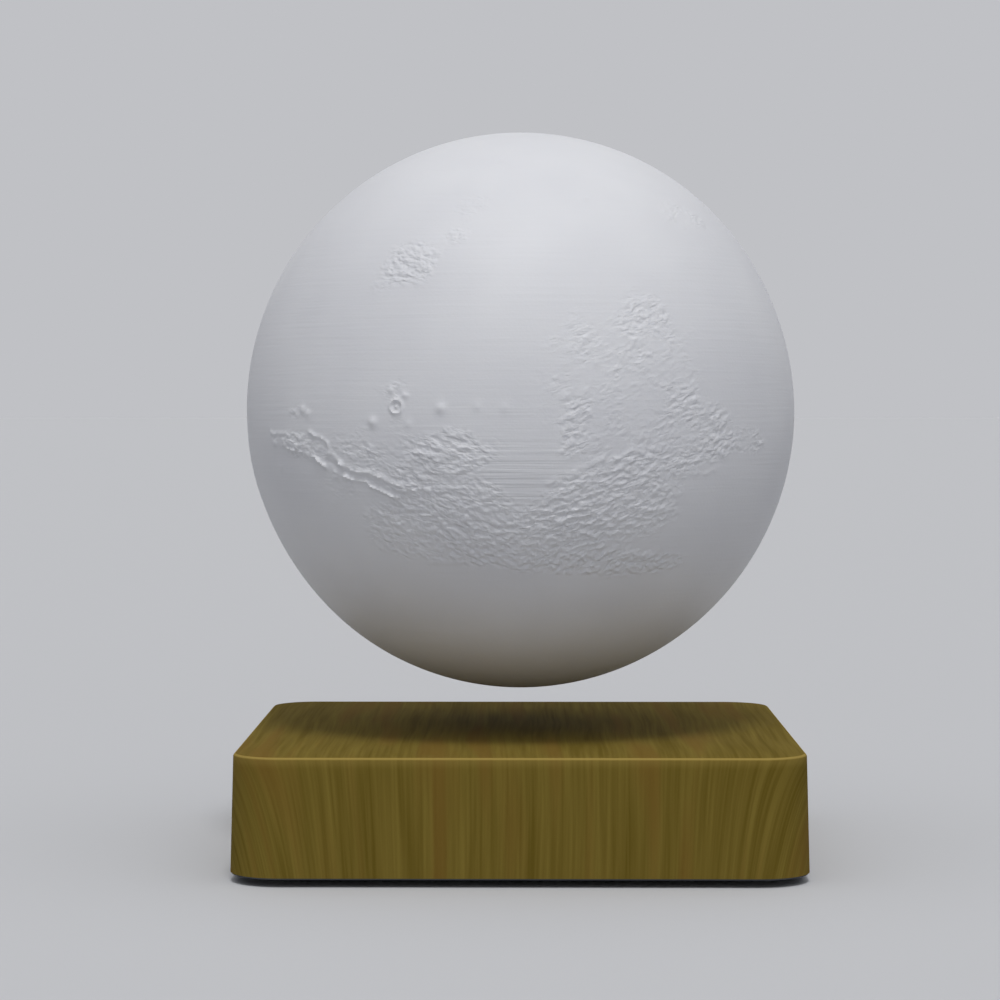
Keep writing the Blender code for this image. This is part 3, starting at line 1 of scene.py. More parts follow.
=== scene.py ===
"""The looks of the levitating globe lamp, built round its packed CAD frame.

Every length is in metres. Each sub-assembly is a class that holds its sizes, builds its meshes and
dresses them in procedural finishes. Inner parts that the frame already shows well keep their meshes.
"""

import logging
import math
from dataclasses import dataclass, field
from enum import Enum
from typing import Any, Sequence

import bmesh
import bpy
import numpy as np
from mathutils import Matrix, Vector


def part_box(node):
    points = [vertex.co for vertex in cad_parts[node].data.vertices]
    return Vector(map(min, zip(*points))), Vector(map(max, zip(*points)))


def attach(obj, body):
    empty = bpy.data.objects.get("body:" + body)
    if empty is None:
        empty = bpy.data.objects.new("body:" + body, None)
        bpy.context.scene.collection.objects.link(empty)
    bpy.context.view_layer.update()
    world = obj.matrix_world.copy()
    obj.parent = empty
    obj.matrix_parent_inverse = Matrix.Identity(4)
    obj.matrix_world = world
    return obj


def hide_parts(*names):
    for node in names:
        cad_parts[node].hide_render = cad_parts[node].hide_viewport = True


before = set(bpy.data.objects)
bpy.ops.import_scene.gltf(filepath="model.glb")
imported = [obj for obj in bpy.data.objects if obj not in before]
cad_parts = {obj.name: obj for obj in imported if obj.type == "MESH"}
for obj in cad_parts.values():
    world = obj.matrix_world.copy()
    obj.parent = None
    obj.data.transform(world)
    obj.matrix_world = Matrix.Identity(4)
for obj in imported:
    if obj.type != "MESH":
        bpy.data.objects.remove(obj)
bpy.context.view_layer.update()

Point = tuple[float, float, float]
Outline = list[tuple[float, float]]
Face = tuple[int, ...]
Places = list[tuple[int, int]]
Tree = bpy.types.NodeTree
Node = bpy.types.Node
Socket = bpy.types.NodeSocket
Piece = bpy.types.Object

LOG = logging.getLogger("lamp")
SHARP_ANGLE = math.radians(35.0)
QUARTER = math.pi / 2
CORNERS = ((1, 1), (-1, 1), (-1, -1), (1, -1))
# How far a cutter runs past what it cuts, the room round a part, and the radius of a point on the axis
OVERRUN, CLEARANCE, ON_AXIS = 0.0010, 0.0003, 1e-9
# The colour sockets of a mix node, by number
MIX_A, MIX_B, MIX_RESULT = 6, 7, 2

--

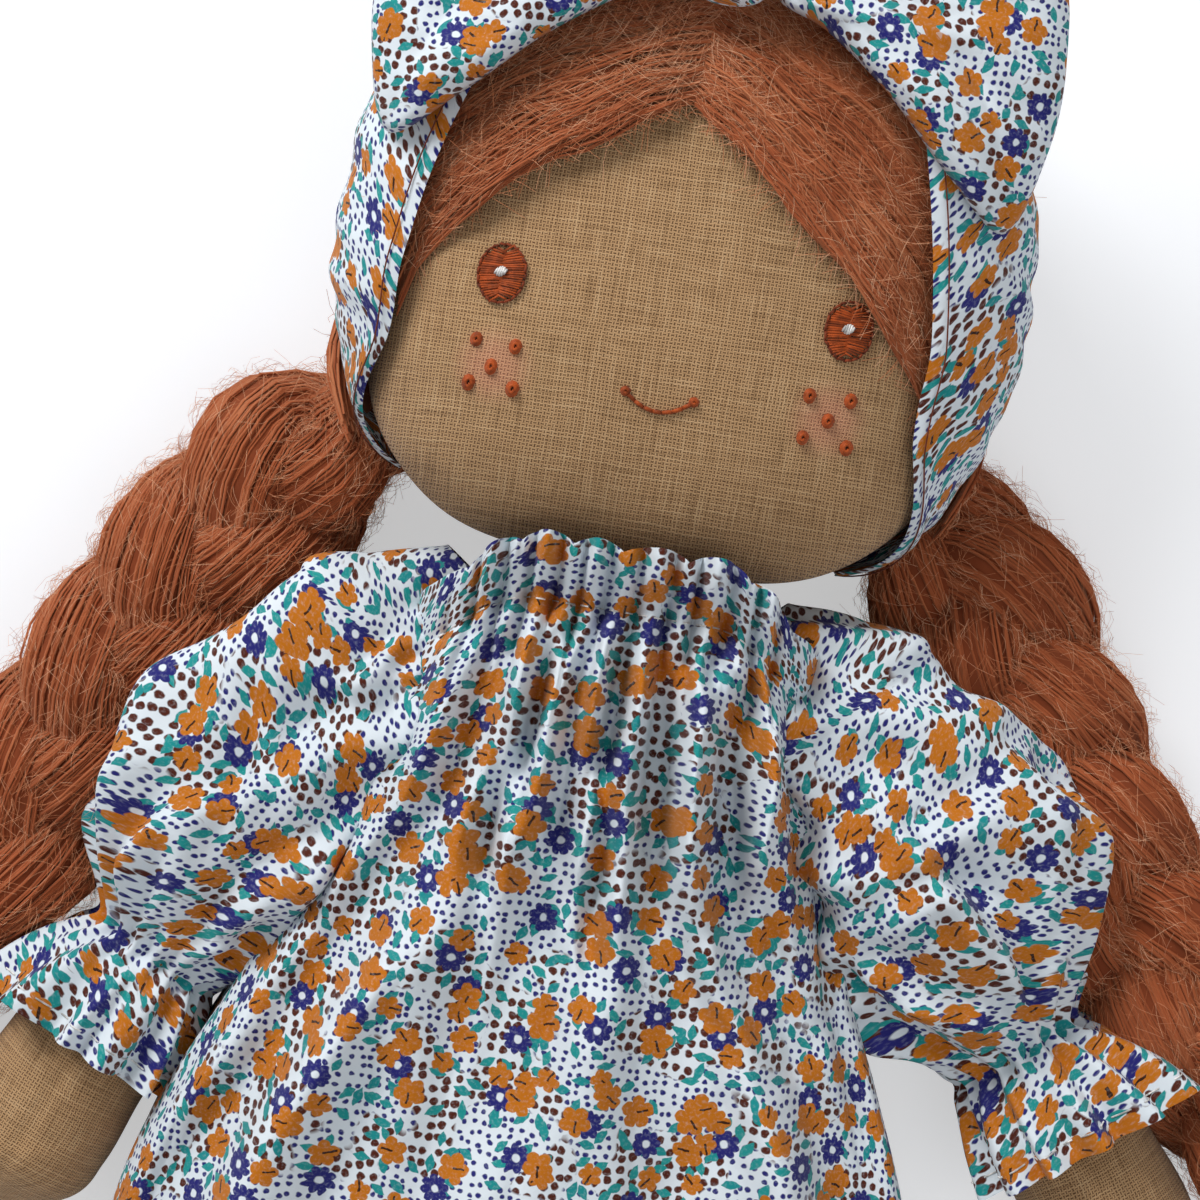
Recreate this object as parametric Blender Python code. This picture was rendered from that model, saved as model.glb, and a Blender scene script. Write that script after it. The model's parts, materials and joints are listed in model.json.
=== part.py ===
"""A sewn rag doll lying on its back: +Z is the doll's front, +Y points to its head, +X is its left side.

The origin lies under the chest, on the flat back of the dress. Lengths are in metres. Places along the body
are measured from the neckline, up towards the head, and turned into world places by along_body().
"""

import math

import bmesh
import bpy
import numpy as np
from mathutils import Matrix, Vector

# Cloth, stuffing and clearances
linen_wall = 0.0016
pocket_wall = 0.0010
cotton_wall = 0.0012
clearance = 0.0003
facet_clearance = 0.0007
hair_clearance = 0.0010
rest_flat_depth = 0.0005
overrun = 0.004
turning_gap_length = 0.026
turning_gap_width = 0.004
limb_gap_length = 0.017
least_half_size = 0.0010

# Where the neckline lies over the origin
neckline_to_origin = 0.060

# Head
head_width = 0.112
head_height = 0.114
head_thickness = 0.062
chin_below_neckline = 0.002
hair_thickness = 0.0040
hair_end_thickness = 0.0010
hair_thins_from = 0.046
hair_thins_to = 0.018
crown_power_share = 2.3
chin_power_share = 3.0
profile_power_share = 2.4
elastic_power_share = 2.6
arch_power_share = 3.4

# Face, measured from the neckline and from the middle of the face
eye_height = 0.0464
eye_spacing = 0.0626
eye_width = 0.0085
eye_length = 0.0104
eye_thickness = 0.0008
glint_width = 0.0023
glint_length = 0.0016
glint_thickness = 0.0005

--

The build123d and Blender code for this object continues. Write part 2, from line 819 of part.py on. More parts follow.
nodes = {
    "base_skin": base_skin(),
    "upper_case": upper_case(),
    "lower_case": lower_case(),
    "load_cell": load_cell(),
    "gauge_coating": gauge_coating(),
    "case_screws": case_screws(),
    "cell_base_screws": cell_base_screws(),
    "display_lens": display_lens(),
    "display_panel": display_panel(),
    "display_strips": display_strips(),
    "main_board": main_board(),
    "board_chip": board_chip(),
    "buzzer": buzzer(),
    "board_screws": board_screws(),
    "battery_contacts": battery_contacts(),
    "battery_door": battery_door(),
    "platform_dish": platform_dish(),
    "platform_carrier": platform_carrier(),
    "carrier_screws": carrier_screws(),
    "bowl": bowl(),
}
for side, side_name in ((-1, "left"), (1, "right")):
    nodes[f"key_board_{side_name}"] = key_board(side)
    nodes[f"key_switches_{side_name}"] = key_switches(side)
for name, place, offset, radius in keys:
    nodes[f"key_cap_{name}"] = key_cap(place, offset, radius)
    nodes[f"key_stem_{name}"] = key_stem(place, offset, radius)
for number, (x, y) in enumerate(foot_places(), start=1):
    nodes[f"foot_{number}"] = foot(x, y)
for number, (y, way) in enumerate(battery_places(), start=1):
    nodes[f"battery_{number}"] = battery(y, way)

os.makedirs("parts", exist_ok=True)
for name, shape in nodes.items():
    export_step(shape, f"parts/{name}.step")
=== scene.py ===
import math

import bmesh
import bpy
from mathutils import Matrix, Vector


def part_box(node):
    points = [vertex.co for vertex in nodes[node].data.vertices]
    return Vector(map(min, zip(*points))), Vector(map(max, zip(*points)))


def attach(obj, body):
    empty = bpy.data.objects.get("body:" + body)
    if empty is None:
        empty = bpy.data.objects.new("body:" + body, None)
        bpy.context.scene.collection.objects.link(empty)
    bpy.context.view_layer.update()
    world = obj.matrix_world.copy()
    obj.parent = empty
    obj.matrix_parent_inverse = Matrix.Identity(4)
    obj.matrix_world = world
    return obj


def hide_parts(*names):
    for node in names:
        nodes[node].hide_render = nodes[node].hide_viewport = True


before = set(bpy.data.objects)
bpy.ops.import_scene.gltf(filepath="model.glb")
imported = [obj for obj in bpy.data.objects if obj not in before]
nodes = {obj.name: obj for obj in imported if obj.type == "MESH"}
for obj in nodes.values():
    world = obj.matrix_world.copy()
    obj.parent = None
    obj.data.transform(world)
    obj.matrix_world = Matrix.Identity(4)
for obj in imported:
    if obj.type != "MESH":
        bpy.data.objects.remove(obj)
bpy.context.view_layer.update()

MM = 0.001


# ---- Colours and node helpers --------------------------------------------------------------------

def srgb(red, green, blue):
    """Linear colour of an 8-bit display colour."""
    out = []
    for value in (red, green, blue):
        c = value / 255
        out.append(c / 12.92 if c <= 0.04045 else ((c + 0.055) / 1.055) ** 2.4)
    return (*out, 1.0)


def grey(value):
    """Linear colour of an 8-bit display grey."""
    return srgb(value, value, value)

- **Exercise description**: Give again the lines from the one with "Recreate this object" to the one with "glint_thickness = 0.0005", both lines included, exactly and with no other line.

- **Written answer**:
Recreate this object as parametric Blender Python code. This picture was rendered from that model, saved as model.glb, and a Blender scene script. Write that script after it. The model's parts, materials and joints are listed in model.json.
=== part.py ===
"""A sewn rag doll lying on its back: +Z is the doll's front, +Y points to its head, +X is its left side.

The origin lies under the chest, on the flat back of the dress. Lengths are in metres. Places along the body
are measured from the neckline, up towards the head, and turned into world places by along_body().
"""

import math

import bmesh
import bpy
import numpy as np
from mathutils import Matrix, Vector

# Cloth, stuffing and clearances
linen_wall = 0.0016
pocket_wall = 0.0010
cotton_wall = 0.0012
clearance = 0.0003
facet_clearance = 0.0007
hair_clearance = 0.0010
rest_flat_depth = 0.0005
overrun = 0.004
turning_gap_length = 0.026
turning_gap_width = 0.004
limb_gap_length = 0.017
least_half_size = 0.0010

# Where the neckline lies over the origin
neckline_to_origin = 0.060

# Head
head_width = 0.112
head_height = 0.114
head_thickness = 0.062
chin_below_neckline = 0.002
hair_thickness = 0.0040
hair_end_thickness = 0.0010
hair_thins_from = 0.046
hair_thins_to = 0.018
crown_power_share = 2.3
chin_power_share = 3.0
profile_power_share = 2.4
elastic_power_share = 2.6
arch_power_share = 3.4

# Face, measured from the neckline and from the middle of the face
eye_height = 0.0464
eye_spacing = 0.0626
eye_width = 0.0085
eye_length = 0.0104
eye_thickness = 0.0008
glint_width = 0.0023
glint_length = 0.0016
glint_thickness = 0.0005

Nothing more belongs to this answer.